*SUPPLIED DATA*

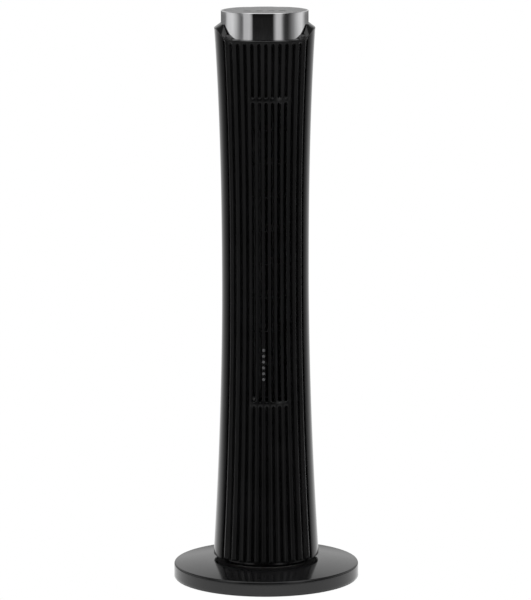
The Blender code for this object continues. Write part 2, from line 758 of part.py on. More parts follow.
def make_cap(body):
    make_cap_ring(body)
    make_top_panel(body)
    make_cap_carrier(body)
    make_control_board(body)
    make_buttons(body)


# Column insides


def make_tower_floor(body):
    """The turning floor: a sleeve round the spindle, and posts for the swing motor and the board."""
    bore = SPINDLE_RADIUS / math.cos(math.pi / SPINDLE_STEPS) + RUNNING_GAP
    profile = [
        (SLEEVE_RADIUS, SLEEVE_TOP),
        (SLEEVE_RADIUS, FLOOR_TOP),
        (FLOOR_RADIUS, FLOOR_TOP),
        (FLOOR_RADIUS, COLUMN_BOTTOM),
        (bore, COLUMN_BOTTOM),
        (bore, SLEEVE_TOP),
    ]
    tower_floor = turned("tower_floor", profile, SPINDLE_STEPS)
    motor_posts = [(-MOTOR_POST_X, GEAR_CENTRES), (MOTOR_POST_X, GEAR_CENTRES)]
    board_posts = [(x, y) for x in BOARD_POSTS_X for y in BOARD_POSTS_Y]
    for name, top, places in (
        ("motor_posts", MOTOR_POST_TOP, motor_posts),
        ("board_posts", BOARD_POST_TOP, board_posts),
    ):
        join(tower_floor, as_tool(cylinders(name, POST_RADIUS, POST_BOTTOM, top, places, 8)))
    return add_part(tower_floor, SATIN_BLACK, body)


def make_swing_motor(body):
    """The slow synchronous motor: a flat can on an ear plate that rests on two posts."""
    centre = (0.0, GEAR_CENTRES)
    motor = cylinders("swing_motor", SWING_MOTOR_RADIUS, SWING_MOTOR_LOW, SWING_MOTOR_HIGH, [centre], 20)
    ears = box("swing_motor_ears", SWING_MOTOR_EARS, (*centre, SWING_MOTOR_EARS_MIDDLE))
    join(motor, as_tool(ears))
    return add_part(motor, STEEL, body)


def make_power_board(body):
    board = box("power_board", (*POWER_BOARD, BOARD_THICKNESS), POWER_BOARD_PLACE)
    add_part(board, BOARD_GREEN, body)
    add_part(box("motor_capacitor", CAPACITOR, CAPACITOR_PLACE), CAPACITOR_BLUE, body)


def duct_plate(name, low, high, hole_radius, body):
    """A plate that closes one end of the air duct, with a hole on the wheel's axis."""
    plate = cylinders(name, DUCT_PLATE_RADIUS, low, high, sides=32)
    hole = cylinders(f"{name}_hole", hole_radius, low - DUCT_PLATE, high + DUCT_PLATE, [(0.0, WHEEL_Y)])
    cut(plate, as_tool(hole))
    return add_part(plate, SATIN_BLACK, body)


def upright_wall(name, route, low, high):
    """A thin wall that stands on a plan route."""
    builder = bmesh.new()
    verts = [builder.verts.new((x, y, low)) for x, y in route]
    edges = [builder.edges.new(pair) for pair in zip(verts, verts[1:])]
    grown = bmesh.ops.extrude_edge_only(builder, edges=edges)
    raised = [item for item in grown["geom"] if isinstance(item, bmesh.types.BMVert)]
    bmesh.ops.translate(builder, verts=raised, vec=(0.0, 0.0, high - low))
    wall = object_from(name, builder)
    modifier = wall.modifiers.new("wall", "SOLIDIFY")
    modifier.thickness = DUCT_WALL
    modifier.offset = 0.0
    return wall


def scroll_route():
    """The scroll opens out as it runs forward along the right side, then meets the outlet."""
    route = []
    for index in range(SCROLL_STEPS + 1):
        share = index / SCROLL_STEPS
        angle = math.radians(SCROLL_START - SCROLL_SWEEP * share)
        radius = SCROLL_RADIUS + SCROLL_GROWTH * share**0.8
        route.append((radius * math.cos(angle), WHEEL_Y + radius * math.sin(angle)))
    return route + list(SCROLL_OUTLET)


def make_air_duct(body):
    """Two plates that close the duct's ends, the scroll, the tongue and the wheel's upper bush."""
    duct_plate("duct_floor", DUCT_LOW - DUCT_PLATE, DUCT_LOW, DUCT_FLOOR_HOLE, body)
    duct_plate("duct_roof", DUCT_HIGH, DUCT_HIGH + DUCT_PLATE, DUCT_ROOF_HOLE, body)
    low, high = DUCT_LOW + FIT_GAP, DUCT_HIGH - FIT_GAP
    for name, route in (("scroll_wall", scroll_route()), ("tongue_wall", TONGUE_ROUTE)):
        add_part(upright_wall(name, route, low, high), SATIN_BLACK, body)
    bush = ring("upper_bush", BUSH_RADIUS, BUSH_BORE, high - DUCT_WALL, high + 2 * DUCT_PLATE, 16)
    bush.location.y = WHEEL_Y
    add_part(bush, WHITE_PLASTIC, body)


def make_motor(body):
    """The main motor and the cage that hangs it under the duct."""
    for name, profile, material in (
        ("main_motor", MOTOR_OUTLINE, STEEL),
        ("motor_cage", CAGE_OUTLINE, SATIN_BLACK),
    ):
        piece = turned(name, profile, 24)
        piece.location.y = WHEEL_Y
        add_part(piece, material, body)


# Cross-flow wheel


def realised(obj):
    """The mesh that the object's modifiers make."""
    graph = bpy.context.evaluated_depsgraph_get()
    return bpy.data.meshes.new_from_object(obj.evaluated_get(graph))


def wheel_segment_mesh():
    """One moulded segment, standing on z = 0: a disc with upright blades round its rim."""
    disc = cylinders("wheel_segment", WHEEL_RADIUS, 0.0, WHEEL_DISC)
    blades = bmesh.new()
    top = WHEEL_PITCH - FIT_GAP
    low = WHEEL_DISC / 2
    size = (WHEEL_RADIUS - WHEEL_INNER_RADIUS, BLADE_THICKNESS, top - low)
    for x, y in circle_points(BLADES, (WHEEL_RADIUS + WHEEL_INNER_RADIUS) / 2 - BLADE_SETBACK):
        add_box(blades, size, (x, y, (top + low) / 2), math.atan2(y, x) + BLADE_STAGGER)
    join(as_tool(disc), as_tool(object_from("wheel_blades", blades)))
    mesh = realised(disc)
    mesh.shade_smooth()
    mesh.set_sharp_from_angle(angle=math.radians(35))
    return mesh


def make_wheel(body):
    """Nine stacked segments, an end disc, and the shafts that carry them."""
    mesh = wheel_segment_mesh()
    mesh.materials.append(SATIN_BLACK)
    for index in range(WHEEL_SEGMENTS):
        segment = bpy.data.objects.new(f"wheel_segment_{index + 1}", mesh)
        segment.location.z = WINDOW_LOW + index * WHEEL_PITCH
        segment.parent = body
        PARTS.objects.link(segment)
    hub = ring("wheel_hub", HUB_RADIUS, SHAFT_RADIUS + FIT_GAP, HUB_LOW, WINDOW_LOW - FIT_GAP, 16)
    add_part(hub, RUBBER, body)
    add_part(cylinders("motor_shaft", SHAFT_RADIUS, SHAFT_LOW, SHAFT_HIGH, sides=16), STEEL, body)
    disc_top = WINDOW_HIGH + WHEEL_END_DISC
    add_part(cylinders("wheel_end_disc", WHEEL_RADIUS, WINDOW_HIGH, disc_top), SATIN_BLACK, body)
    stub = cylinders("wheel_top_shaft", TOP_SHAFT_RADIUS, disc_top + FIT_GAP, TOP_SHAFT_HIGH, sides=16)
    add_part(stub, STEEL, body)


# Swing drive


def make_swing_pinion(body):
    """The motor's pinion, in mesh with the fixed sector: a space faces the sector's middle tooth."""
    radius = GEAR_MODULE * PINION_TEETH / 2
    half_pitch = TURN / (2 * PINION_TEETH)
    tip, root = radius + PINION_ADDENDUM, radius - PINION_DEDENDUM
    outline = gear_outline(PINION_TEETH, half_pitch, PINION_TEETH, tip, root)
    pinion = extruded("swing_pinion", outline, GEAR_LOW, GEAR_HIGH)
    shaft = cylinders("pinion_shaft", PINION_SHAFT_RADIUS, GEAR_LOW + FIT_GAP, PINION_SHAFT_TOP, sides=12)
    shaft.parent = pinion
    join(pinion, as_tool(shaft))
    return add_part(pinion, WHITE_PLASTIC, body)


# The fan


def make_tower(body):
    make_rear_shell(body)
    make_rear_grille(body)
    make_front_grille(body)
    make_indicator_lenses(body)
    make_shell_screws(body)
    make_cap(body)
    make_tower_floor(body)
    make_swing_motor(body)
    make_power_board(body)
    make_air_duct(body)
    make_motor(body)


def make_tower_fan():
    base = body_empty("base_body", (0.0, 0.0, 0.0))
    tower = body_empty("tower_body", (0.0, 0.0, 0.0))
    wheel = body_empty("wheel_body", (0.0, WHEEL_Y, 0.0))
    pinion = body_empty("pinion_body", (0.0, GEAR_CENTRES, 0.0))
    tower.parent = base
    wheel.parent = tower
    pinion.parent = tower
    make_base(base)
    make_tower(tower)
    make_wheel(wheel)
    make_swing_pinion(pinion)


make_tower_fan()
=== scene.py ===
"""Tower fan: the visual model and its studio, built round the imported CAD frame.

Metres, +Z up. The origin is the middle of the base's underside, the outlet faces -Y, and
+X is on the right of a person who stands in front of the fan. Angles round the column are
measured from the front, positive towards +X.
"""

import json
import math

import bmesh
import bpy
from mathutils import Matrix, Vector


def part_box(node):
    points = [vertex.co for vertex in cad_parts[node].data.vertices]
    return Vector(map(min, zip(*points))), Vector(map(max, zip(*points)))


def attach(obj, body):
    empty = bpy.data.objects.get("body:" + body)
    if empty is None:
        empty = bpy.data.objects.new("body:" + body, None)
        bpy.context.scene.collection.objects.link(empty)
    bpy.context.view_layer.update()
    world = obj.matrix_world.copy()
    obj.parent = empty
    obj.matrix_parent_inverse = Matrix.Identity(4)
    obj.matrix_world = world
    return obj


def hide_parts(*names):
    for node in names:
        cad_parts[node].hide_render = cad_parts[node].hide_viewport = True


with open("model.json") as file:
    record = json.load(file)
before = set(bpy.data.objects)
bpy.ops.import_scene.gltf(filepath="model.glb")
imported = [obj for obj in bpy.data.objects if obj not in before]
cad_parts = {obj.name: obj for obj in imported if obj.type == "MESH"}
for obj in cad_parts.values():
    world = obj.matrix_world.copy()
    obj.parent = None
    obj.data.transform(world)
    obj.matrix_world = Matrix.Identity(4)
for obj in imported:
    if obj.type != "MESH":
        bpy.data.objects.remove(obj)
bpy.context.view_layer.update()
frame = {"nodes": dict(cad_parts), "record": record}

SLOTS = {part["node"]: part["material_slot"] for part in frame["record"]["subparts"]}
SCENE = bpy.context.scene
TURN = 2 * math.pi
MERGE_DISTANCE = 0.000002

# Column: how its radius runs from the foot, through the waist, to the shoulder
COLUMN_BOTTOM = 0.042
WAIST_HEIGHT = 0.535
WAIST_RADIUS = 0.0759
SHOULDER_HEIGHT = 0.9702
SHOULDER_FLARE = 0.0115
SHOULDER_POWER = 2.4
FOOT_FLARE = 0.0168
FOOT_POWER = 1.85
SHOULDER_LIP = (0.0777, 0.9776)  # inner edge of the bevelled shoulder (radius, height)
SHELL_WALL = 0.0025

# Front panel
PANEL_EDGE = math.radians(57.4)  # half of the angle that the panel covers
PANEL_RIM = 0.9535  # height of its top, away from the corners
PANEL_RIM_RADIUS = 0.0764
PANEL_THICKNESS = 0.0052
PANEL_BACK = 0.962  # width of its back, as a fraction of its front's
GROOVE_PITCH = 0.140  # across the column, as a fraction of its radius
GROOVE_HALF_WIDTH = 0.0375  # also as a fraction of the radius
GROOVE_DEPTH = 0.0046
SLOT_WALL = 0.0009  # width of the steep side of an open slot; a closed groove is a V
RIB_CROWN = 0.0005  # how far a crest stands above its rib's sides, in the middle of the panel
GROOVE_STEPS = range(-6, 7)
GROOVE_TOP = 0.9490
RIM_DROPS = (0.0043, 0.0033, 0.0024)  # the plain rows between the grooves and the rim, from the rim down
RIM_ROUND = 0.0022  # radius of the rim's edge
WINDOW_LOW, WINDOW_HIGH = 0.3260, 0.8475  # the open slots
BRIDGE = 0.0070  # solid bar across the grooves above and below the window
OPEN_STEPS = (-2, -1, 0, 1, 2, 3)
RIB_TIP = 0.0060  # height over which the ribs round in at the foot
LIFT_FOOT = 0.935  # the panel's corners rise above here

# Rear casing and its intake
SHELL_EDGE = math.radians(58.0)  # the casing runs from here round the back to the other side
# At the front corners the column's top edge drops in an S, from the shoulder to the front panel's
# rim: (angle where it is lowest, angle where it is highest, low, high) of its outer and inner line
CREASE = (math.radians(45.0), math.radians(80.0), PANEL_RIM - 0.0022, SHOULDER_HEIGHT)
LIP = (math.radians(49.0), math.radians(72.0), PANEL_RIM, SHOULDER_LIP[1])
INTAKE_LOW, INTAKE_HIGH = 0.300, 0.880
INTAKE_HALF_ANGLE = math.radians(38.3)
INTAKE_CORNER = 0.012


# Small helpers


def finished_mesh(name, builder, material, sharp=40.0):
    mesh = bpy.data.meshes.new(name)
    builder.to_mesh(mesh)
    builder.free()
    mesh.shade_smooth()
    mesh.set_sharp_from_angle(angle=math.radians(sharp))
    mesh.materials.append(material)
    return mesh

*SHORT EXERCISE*
Copy out precisely the lines from the line with "tower.parent = base" to the line with "points = [vertex.co" in the material above, including those two lines and omitting all the rest.

*FINISHED TASK*
    tower.parent = base
    wheel.parent = tower
    pinion.parent = tower
    make_base(base)
    make_tower(tower)
    make_wheel(wheel)
    make_swing_pinion(pinion)


make_tower_fan()
=== scene.py ===
"""Tower fan: the visual model and its studio, built round the imported CAD frame.

Metres, +Z up. The origin is the middle of the base's underside, the outlet faces -Y, and
+X is on the right of a person who stands in front of the fan. Angles round the column are
measured from the front, positive towards +X.
"""

import json
import math

import bmesh
import bpy
from mathutils import Matrix, Vector


def part_box(node):
    points = [vertex.co for vertex in cad_parts[node].data.vertices]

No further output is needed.